On several occasions Daltrey makes reference to the financial dynamics of the band, namely Townsend as the writer and beneficiary of the publishing rights rich, Daltrey as the singer dependent upon live performances for his income, poor. A recurring theme is the visceral, pugilistic demeanour of the singer, and the reflective, cerebral Townsend. Lambert is also lambasted as a chancer and swindler, which may have some truth in it, but the extent of his contribution is underplayed. Townsend is condemned as acquiescing to Lambert and Stamp’s excesses.
I suspect that there was more to it than met the eye. When the band fired Stamp and Lambert for pilfering the band’s earnings on their own hedonistic excess they turned to convicted armed bank robber Bill Curbishley, brother of football player and manager Alan Curbishley to take over the band’s affairs. Although not an obvious upgrade, Curbishley was clearly a better band manager than bank van raider, and his talents drew Judas Priest and Plant & Page to his management fold. What he lacked in artistic flair he made up for, curiously, in honesty.

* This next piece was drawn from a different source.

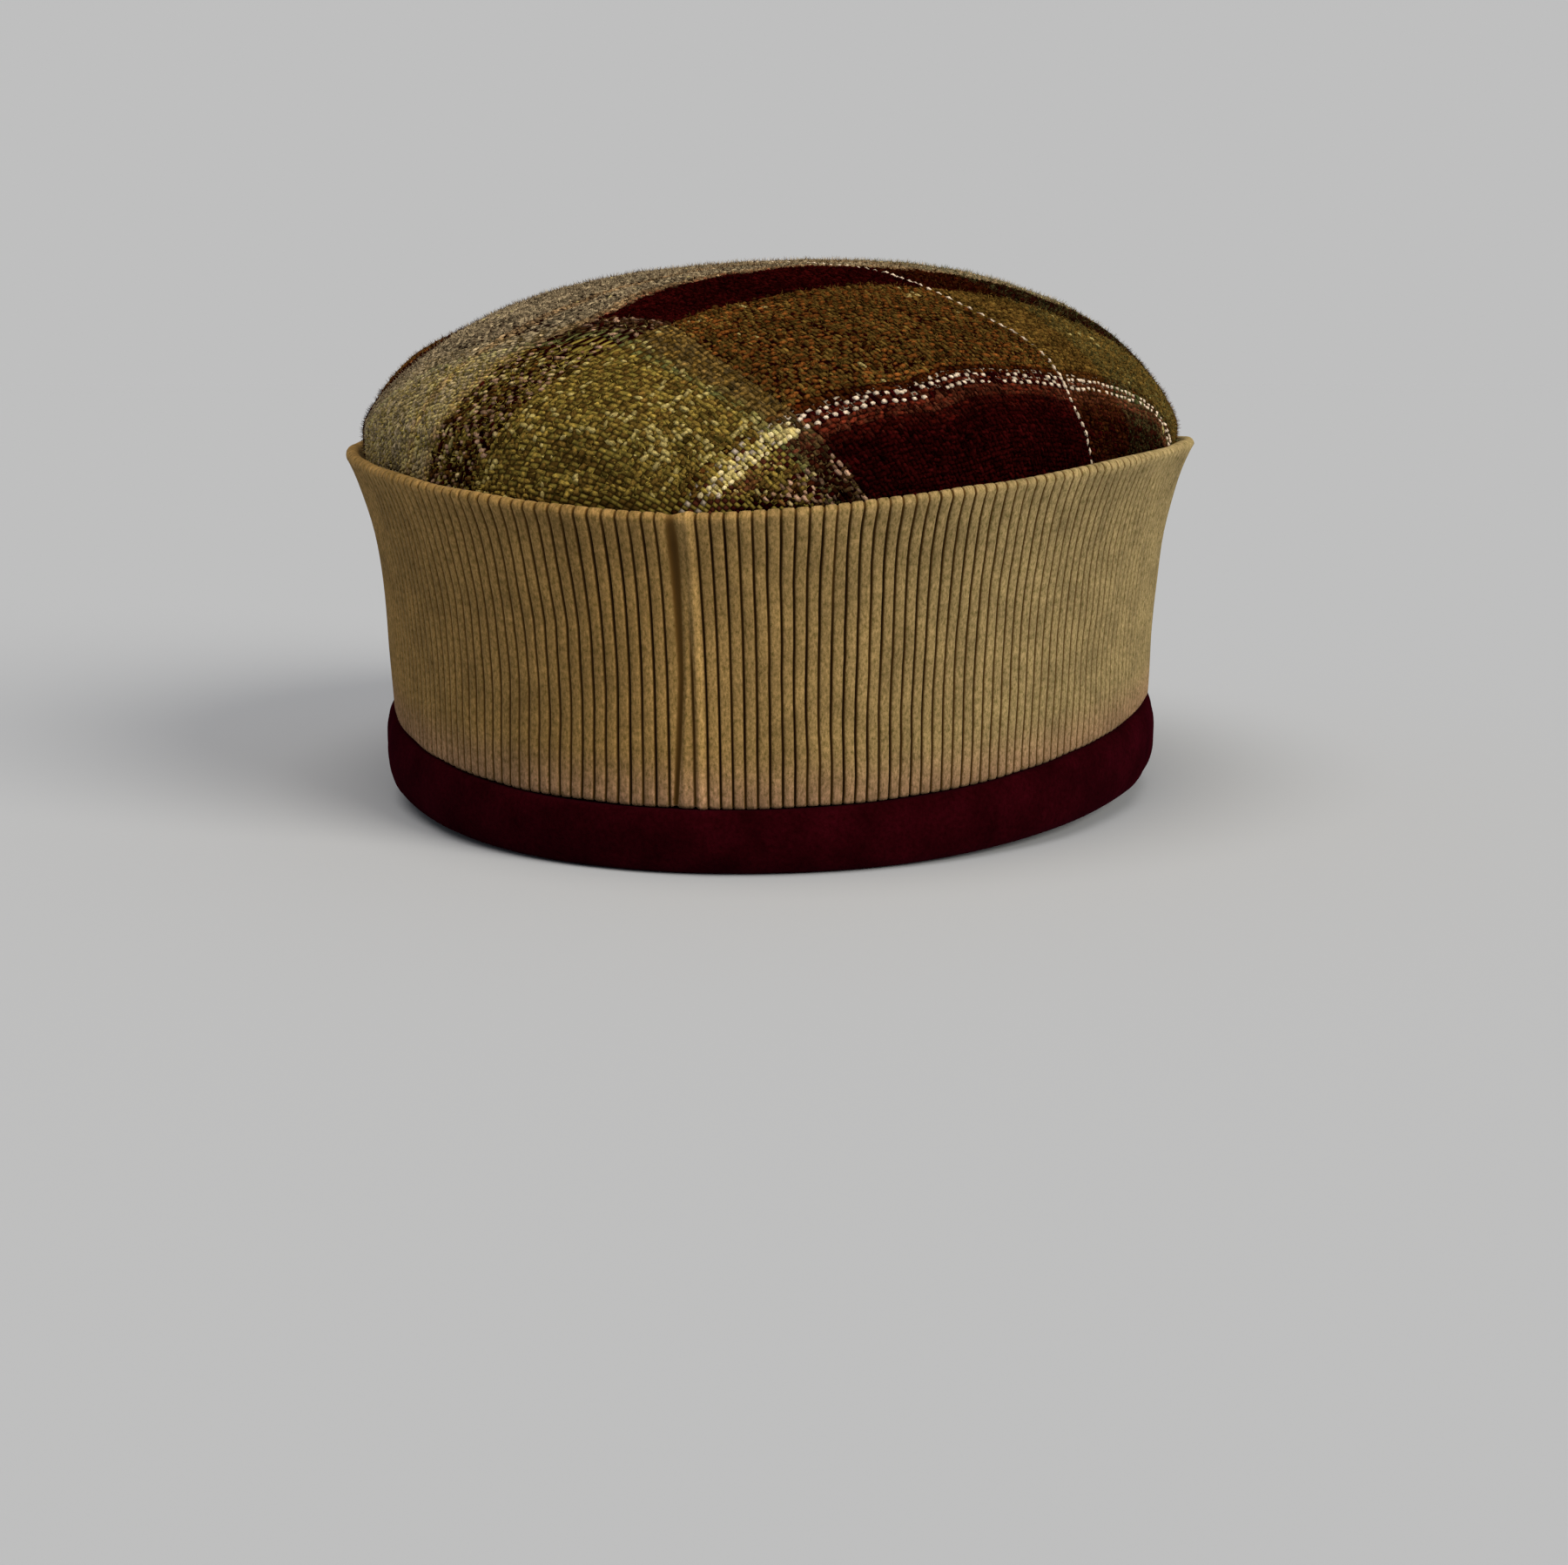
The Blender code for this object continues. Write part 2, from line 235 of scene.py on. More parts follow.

Daltrey is not one for analysing and commentary. He arrived, sang someone else’s songs, lived out someone else’s vision, but added his own innate sense of showmanship gleaned from hours of listening to and performing the hits of other rock n roll and blues stalwarts. He chose well. Yet it was his drive which undoubtedly kept the band going, overcoming the deaths of Entwhistle and Moon. Moon is described unflatteringly as a character, a drunk, and an instinctively brilliant drummer who didn’t practice and didn’t even own a drum kit.
What is beyond doubt is that he is a fine singer, one of the rock greats. Yet he stuck with the Who exclusively, despite their having produced nothing of note musically post 1978. He claims loyalty to the band. But I think that he, and the fans, missed out on a more diversified repertoire – contrast him with Paul Rodgers.
As a Who fan, and student of the history of pop and rock, the book is interesting. As a literary endeavour it is poor. As a snapshot of the lead singer of a rock band it has validity. As an objective contribution to the band, its songs and members it is a disappointment.